Give back exactly the lines running from the line that holds "Model this object" through the line that holds "on the floor.", ends included, and no other lines.

************

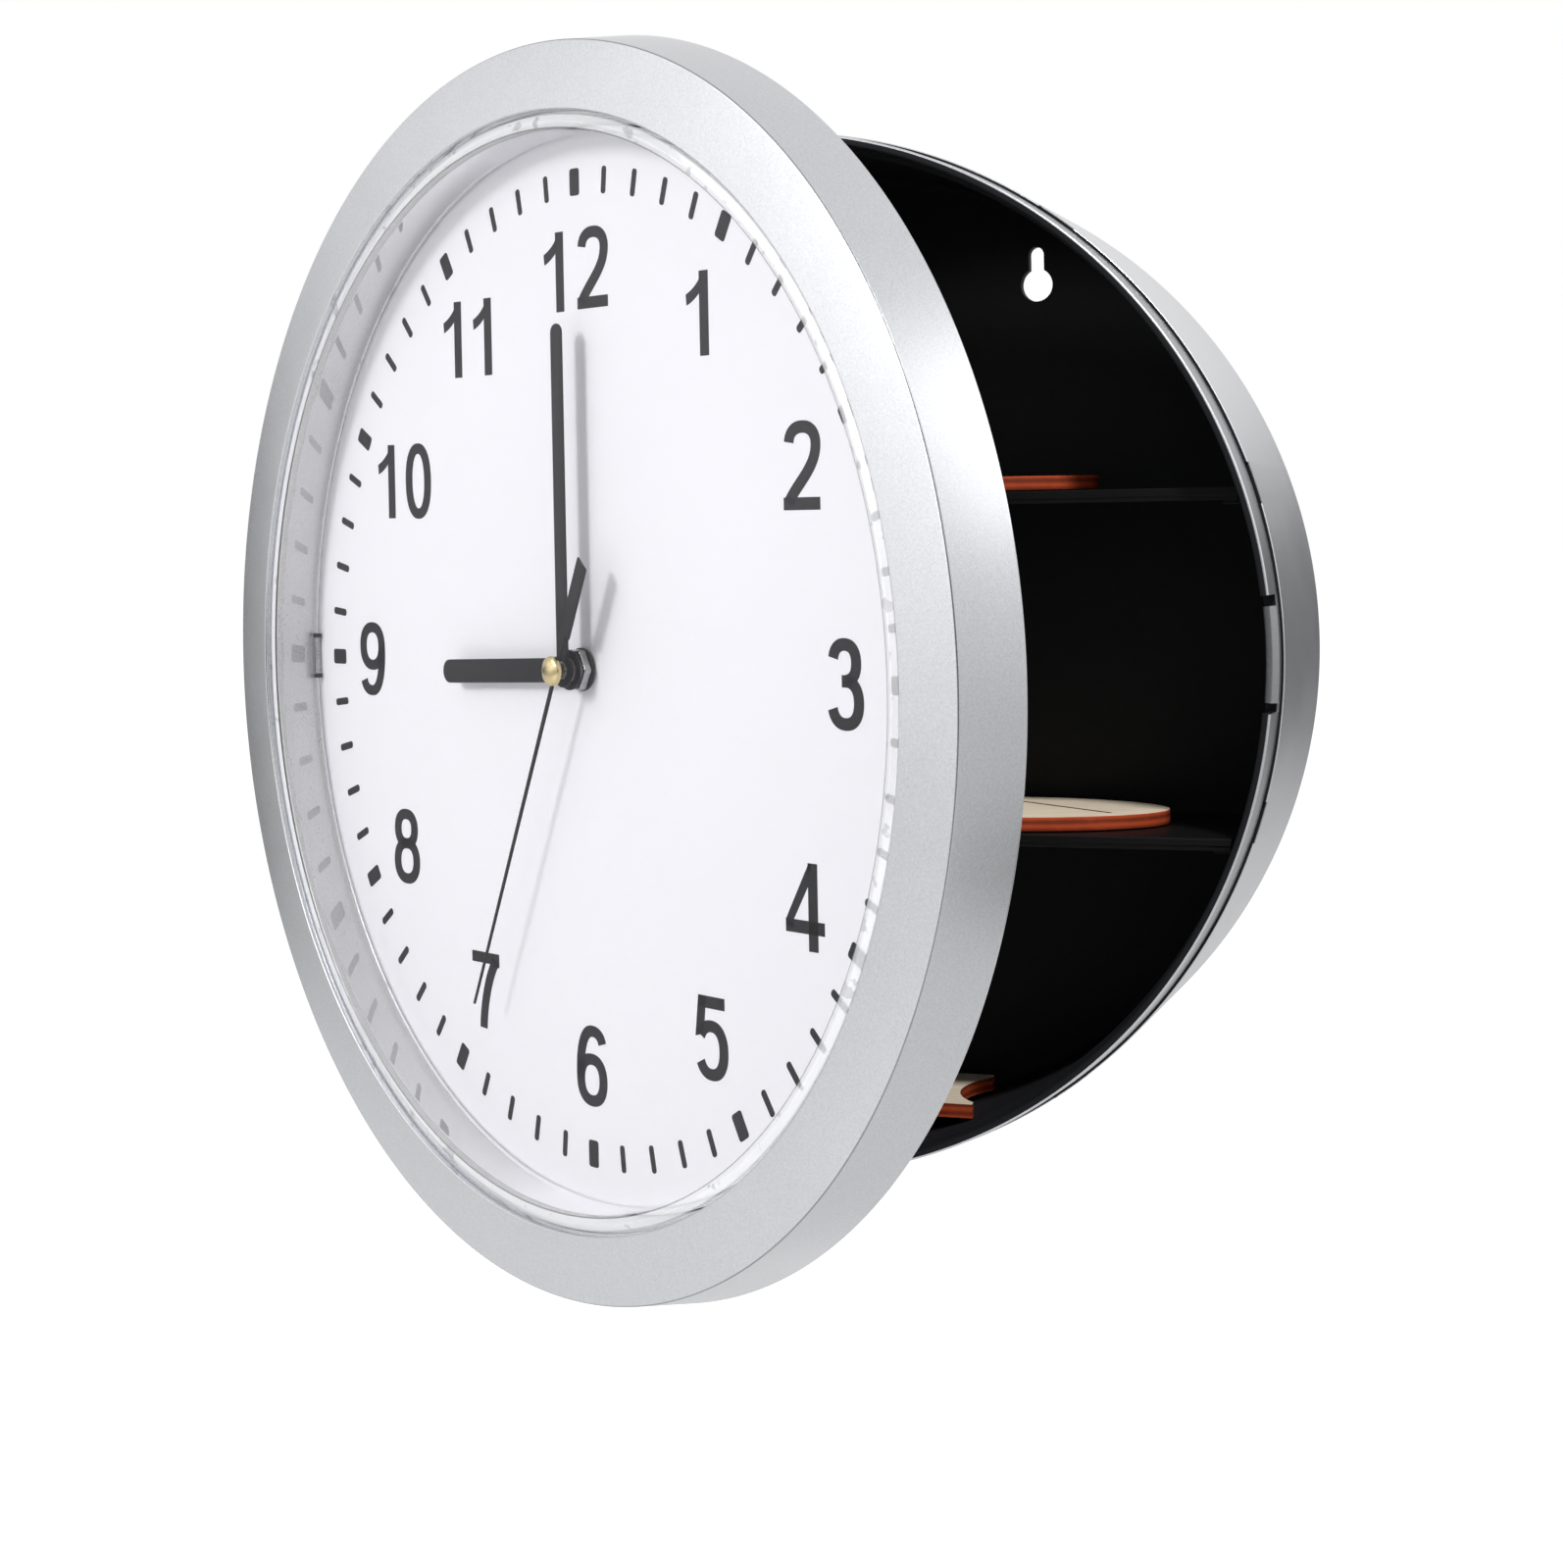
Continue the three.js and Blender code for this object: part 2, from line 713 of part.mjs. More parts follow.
// Door ring: tapered skirt, crowned face and polished bead
function doorBezel() {
  const faceStart = bezelFrontRadius - bezelEdgeRound;
  const beadOuter = beadInnerRadius + beadWidth;
  const grooveOuter = beadOuter + 2 * beadWidth;
  const crown = (grooveOuter + faceStart) / 2;
  const skirtInside = bezelBackRadius - bezelWall;
  const under = bezelHeight - bezelWall;
  const profile = [
    [bezelBackRadius, 0],
    ...arc(faceStart, bezelHeight - bezelEdgeRound, bezelEdgeRound, 0, quarterTurn, 3),
    [crown, bezelHeight + bezelCrown],
    [grooveOuter, bezelHeight + beadRise],
    [grooveOuter - beadWidth / 2, bezelHeight - grooveDepth],
    [beadOuter, bezelHeight - grooveDepth],
    [beadOuter - beadShoulder, bezelHeight + beadRise],
    [beadInnerRadius, bezelHeight],
    [beadInnerRadius, lensFront + gap / 2],
    [innerWallFrontRadius, lensFront + gap / 2],
    [innerWallInside(under), under],
    [skirtInside - bezelEdgeRound, under],
    [skirtInside, 0],
  ];
  const half = doorKnuckleLength / 2;
  const web = hingeWebThickness / 2;
  const end = half + overrun;
  const hole = uprightRod(hingePinRadius + fineGap, -hingeReach, hingeRise, -end, end);
  return join(
    turned(profile),
    uprightRod(knuckleRadius, -hingeReach, hingeRise, -half, half),
    block(-hingeReach - web, -hingeReach + web, gap - half, half - gap, hingeRise, under + gap),
  ).subtract(solid(hole));
}

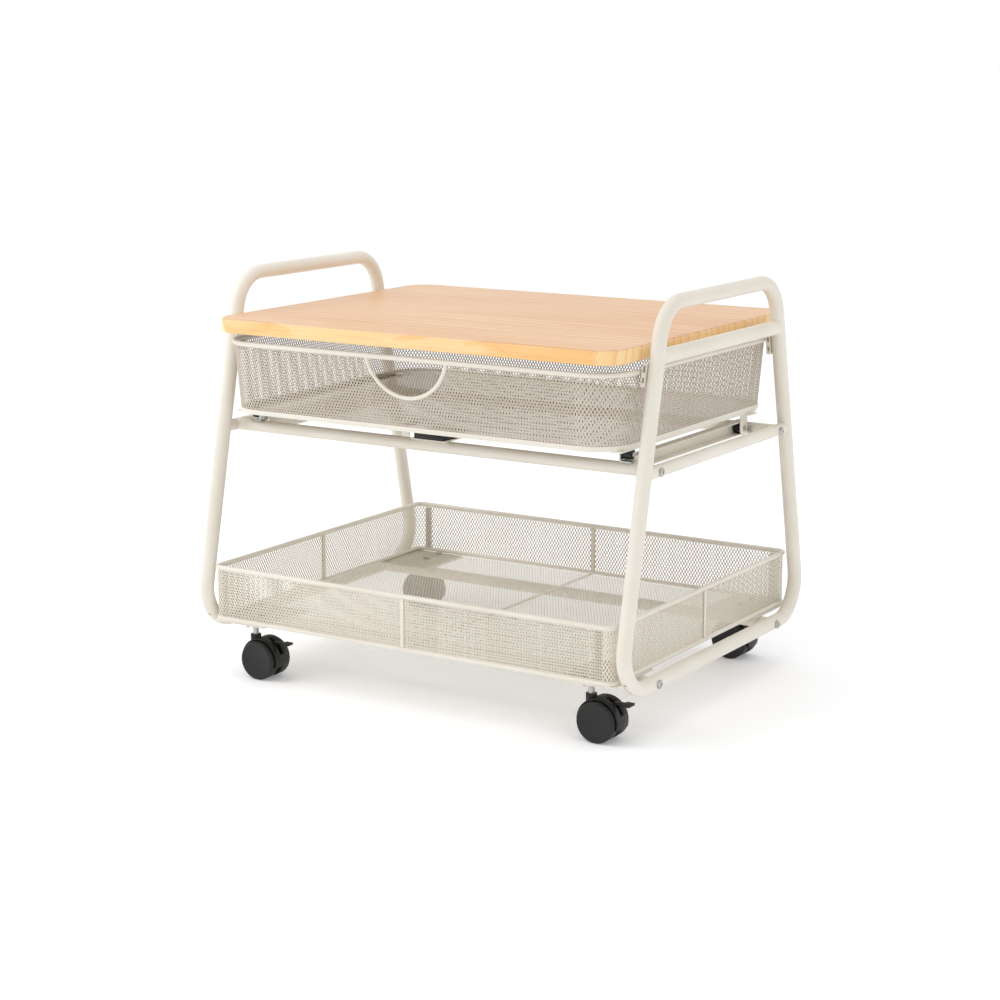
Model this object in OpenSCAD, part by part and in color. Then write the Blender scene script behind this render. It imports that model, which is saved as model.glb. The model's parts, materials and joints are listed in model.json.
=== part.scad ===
// Rolling utility cart: two tubular side hoops joined by cross tubes, a wooden
// top board, a sliding mesh drawer on rollers and a mesh tray on four casters.
// Millimetres, +Z up. X runs along the long side, the drawer opens towards -Y.
// Origin: centre of the cart on the floor.

/* [Side hoops] */
// Outer diameter of the hoop tube
hoop_d = 18; // [15:0.5:22]
// Wall thickness of all steel tube
tube_wall = 1.2; // [0.8:0.1:2]
// Distance between the centrelines of the two hoops
hoop_span = 609; // [440:1:820]
// Height of the handle bar's centreline above the floor
handle_z = 507; // [430:1:640]
// Height of the hoop's lower run above the floor, centreline
hoop_low_z = 64; // [60:0.5:80]
// Front to back distance between the leg lines at handle height
handle_len = 292.4; // [220:0.2:400]
// Front to back distance between the leg lines at the lower run
foot_len = 481.4; // [400:0.2:600]
// Centreline bend radius at the handle corners
handle_bend = 50; // [30:1:55]
// Centreline bend radius at the foot corners
foot_bend = 48; // [30:1:60]
// Diameter of the drain hole in each front foot bend
drain_d = 4; // [2:0.5:6]
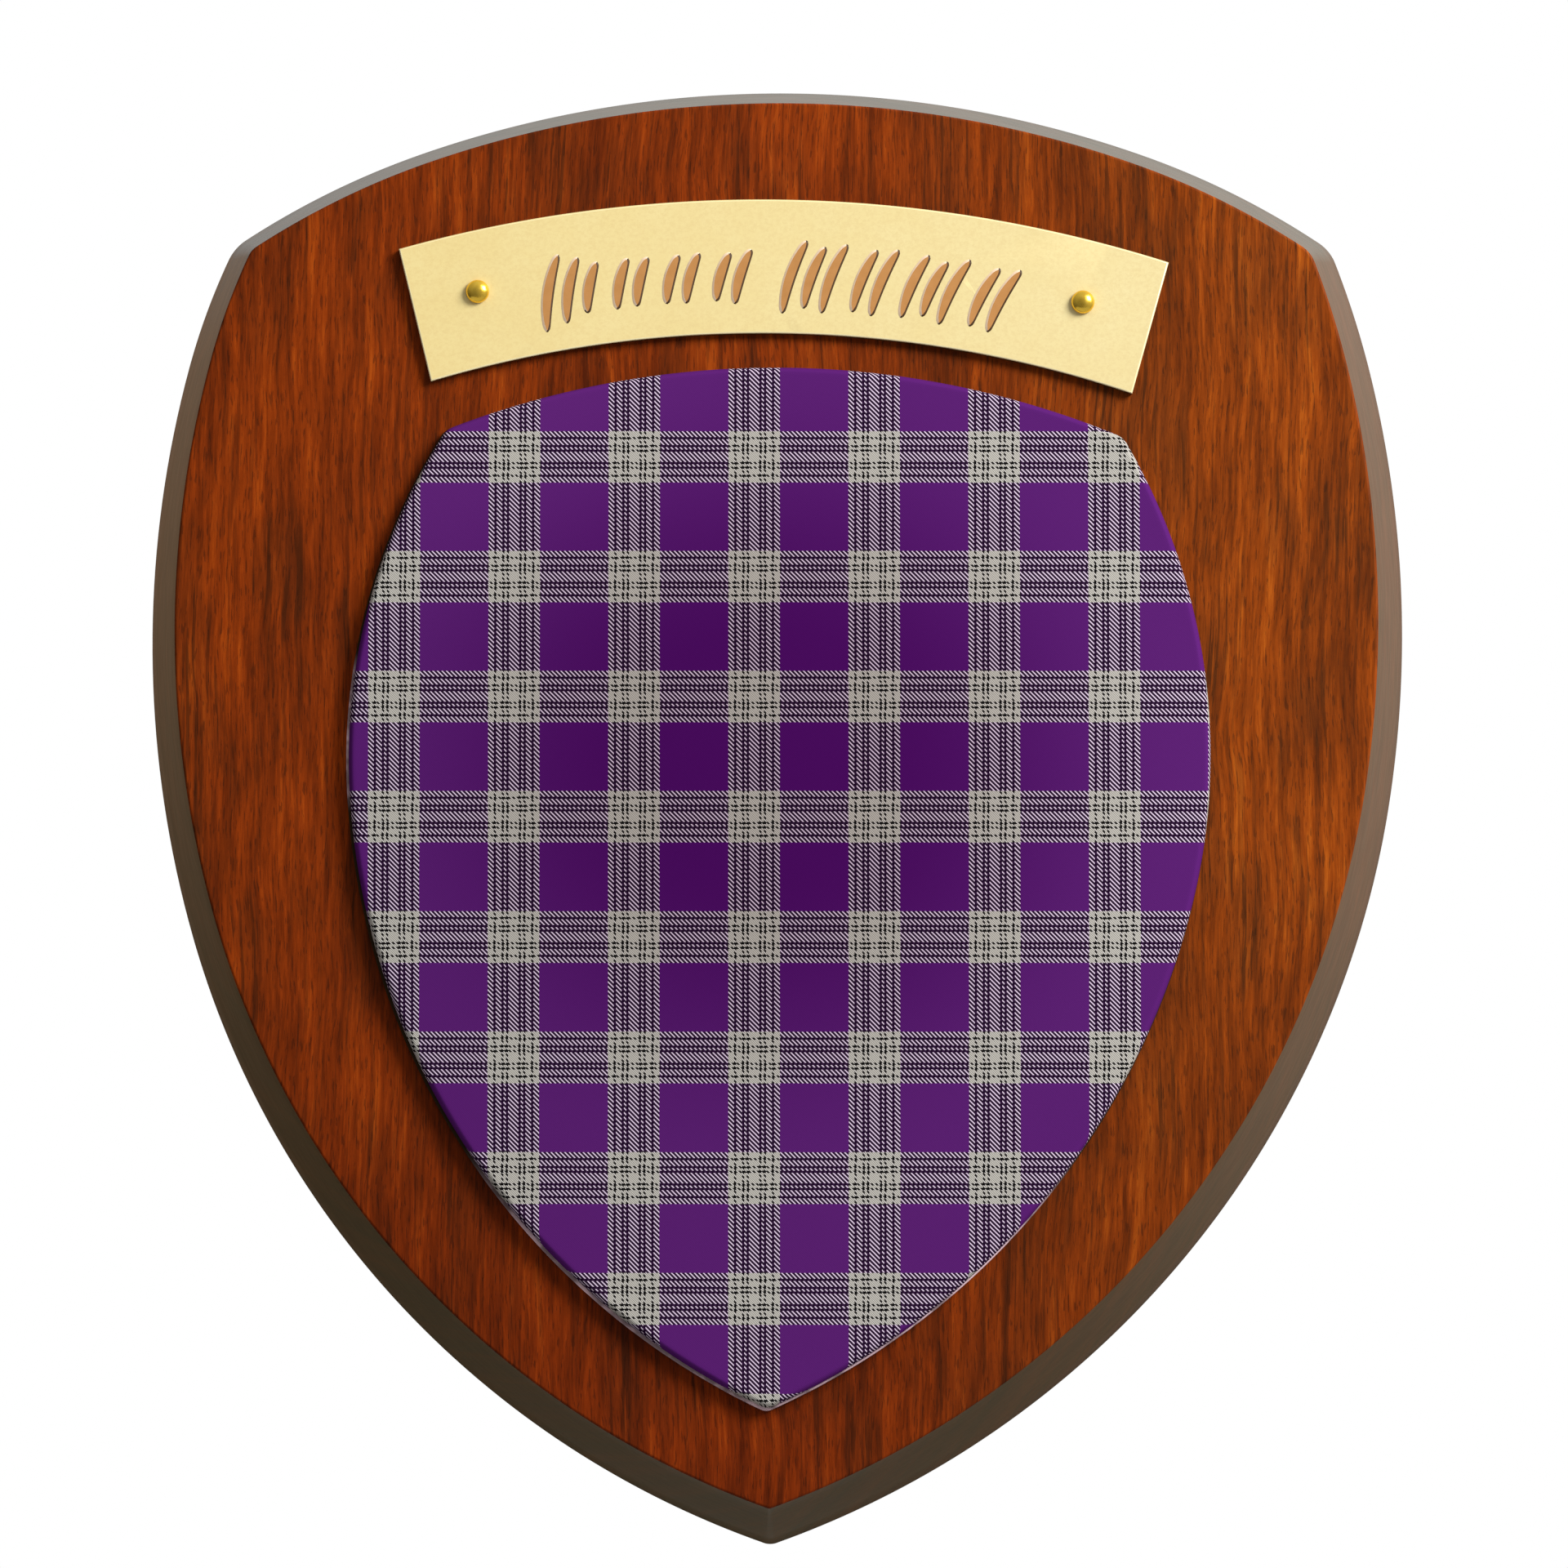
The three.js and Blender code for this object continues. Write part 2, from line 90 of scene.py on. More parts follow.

************

-- Answer in full --
Model this object in OpenSCAD, part by part and in color. Then write the Blender scene script behind this render. It imports that model, which is saved as model.glb. The model's parts, materials and joints are listed in model.json.
=== part.scad ===
// Rolling utility cart: two tubular side hoops joined by cross tubes, a wooden
// top board, a sliding mesh drawer on rollers and a mesh tray on four casters.
// Millimetres, +Z up. X runs along the long side, the drawer opens towards -Y.
// Origin: centre of the cart on the floor.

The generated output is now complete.